Job> Repeat exactly the stretch of lines from the line containing "slip_rings();" through the line containing "if obj.type not", both included, and nothing else.

====

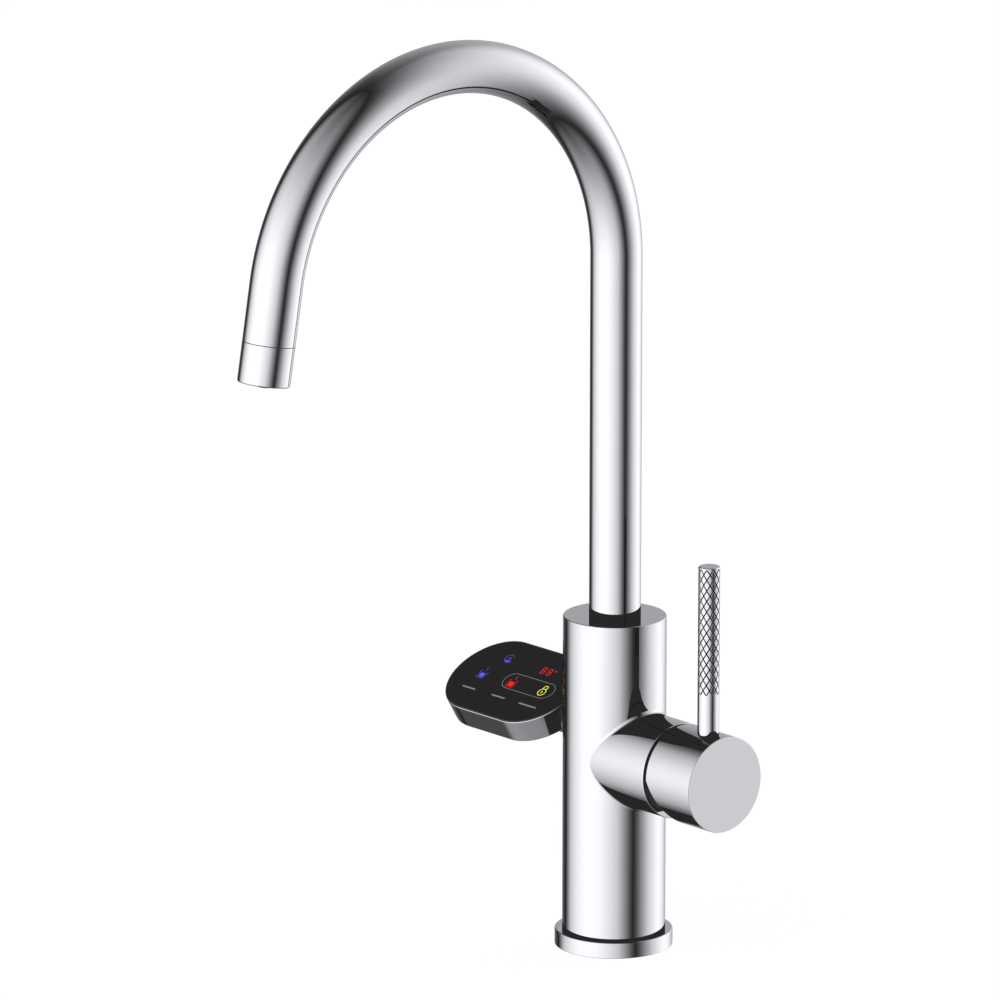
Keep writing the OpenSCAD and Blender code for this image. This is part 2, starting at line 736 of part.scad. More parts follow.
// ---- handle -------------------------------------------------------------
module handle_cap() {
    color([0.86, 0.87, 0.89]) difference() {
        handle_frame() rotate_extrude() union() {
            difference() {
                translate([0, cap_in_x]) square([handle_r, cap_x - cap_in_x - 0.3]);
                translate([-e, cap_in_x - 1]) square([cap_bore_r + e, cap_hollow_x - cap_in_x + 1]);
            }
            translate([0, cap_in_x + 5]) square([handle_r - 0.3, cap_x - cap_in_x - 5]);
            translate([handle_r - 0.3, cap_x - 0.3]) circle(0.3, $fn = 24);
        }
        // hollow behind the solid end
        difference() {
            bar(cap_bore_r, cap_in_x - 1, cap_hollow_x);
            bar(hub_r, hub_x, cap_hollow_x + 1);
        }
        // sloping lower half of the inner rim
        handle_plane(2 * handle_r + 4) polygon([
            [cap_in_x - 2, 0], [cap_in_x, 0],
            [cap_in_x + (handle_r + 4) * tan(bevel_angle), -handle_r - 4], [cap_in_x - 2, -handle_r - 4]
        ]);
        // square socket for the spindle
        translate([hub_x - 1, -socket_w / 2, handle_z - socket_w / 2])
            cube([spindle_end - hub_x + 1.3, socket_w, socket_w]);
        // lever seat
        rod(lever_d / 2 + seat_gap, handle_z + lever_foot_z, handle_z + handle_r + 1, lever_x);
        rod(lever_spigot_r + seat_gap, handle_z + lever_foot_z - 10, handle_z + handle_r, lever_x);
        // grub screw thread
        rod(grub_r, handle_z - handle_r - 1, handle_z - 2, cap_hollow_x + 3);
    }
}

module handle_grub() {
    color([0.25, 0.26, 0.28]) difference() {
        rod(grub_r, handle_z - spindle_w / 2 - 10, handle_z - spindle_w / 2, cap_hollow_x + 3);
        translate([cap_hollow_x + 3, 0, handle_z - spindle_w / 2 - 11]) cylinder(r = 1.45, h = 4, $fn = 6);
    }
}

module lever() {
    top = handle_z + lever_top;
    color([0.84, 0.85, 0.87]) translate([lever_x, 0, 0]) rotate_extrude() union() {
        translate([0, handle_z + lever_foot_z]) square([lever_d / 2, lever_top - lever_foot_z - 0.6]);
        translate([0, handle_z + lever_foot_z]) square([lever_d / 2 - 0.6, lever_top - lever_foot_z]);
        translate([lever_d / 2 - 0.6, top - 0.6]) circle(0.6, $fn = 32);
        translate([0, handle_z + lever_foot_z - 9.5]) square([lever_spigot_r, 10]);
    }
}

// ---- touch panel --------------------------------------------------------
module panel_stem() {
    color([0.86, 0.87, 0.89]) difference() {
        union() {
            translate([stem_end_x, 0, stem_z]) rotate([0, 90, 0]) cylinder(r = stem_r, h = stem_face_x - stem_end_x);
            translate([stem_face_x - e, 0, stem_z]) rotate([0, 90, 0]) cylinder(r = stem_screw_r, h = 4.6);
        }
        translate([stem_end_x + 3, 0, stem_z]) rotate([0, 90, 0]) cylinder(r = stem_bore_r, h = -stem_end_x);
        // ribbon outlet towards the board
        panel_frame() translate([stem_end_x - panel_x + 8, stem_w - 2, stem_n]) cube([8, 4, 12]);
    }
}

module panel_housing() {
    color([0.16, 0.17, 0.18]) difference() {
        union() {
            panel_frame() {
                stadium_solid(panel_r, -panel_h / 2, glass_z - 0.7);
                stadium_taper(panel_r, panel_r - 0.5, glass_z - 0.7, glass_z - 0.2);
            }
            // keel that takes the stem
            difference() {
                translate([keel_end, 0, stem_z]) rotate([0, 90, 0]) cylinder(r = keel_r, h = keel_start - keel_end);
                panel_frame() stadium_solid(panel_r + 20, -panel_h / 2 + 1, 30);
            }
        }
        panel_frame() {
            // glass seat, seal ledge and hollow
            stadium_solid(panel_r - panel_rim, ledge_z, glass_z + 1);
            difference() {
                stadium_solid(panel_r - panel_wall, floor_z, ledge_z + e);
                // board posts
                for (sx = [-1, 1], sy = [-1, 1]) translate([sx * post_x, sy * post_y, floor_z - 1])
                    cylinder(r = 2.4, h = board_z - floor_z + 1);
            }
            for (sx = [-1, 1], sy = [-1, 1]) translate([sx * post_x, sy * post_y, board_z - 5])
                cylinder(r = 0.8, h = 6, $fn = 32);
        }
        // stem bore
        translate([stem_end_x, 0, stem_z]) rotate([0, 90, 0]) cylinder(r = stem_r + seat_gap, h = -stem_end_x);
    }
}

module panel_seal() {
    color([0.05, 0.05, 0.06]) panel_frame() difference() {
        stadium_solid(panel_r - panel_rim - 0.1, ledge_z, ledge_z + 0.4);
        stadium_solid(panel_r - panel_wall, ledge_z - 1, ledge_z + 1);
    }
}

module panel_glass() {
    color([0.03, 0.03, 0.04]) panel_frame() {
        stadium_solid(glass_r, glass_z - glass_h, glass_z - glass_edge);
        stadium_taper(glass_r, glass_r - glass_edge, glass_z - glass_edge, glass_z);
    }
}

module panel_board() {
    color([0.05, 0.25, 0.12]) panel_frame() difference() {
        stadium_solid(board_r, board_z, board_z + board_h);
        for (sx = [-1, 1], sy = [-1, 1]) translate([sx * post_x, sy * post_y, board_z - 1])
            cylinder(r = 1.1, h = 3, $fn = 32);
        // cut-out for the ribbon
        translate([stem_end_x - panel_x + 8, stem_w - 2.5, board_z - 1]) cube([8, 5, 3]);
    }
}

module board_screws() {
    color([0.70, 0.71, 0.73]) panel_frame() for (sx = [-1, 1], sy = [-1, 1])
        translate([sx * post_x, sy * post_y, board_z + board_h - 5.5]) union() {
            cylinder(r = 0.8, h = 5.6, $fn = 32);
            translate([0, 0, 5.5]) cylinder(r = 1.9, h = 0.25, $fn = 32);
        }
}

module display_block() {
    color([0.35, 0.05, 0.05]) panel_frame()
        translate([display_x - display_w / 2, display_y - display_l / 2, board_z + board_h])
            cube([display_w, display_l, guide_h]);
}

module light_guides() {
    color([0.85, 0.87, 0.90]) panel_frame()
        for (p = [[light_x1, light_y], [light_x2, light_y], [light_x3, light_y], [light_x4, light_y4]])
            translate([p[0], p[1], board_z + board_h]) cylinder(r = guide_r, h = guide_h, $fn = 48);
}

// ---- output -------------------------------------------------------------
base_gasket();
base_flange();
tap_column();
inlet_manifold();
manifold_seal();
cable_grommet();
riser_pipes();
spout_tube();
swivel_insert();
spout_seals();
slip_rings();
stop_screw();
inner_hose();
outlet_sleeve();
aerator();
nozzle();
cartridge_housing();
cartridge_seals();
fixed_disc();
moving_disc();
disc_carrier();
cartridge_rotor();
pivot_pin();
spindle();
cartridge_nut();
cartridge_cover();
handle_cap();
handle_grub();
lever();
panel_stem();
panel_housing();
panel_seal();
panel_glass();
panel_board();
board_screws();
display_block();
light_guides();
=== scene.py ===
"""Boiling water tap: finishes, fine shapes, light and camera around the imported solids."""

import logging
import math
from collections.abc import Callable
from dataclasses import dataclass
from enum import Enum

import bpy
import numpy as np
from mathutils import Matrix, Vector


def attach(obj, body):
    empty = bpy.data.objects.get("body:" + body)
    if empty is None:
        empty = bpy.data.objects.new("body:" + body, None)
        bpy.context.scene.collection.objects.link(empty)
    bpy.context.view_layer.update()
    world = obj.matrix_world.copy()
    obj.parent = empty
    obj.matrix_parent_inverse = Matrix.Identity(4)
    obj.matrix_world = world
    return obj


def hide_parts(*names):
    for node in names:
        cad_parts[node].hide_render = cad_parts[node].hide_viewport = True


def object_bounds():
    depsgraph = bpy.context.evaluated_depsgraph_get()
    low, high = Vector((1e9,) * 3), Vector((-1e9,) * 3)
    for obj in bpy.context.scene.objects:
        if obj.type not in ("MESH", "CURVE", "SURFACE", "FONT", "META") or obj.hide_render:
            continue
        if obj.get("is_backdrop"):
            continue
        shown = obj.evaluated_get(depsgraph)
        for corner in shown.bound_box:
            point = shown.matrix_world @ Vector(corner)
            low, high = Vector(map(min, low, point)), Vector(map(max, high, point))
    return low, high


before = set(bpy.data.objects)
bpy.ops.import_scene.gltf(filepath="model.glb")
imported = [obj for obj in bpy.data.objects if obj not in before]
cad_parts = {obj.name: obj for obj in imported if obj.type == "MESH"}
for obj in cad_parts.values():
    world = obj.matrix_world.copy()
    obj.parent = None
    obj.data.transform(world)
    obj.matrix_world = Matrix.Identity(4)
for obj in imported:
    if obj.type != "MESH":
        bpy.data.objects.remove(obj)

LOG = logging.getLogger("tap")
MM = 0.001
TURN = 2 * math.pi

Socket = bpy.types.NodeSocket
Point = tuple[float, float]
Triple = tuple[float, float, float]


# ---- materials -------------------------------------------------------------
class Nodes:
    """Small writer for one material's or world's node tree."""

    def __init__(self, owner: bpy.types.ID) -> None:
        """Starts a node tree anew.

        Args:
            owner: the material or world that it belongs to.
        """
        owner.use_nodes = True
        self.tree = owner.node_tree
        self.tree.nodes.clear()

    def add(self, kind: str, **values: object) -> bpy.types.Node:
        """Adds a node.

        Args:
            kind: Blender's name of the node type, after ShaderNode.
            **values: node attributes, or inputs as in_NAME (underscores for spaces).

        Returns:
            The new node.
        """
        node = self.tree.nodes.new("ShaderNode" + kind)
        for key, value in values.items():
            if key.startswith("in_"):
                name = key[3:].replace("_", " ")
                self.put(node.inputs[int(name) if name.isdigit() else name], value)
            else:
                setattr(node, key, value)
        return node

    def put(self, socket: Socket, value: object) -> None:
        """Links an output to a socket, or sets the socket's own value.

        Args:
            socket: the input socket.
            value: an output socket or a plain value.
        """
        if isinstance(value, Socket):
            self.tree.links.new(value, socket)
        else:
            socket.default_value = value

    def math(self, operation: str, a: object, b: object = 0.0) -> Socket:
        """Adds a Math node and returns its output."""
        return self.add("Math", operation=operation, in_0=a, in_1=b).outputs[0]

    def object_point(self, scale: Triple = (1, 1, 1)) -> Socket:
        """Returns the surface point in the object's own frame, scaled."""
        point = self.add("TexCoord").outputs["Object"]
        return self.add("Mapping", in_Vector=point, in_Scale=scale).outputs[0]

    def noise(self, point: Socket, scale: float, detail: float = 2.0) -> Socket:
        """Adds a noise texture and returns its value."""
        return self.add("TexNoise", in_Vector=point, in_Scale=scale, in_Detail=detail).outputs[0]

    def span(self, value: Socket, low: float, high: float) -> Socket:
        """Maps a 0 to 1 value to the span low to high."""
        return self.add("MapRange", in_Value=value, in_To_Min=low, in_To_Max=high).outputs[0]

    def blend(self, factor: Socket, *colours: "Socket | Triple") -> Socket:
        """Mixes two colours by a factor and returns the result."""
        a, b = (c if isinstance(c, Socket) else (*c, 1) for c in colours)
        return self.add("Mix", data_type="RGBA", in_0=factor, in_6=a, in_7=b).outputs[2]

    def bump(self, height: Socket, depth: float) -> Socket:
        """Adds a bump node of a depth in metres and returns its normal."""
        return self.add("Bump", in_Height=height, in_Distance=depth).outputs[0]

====

Response to the task>
slip_rings();
stop_screw();
inner_hose();
outlet_sleeve();
aerator();
nozzle();
cartridge_housing();
cartridge_seals();
fixed_disc();
moving_disc();
disc_carrier();
cartridge_rotor();
pivot_pin();
spindle();
cartridge_nut();
cartridge_cover();
handle_cap();
handle_grub();
lever();
panel_stem();
panel_housing();
panel_seal();
panel_glass();
panel_board();
board_screws();
display_block();
light_guides();
=== scene.py ===
"""Boiling water tap: finishes, fine shapes, light and camera around the imported solids."""

import logging
import math
from collections.abc import Callable
from dataclasses import dataclass
from enum import Enum

import bpy
import numpy as np
from mathutils import Matrix, Vector


def attach(obj, body):
    empty = bpy.data.objects.get("body:" + body)
    if empty is None:
        empty = bpy.data.objects.new("body:" + body, None)
        bpy.context.scene.collection.objects.link(empty)
    bpy.context.view_layer.update()
    world = obj.matrix_world.copy()
    obj.parent = empty
    obj.matrix_parent_inverse = Matrix.Identity(4)
    obj.matrix_world = world
    return obj


def hide_parts(*names):
    for node in names:
        cad_parts[node].hide_render = cad_parts[node].hide_viewport = True


def object_bounds():
    depsgraph = bpy.context.evaluated_depsgraph_get()
    low, high = Vector((1e9,) * 3), Vector((-1e9,) * 3)
    for obj in bpy.context.scene.objects:
        if obj.type not in ("MESH", "CURVE", "SURFACE", "FONT", "META") or obj.hide_render:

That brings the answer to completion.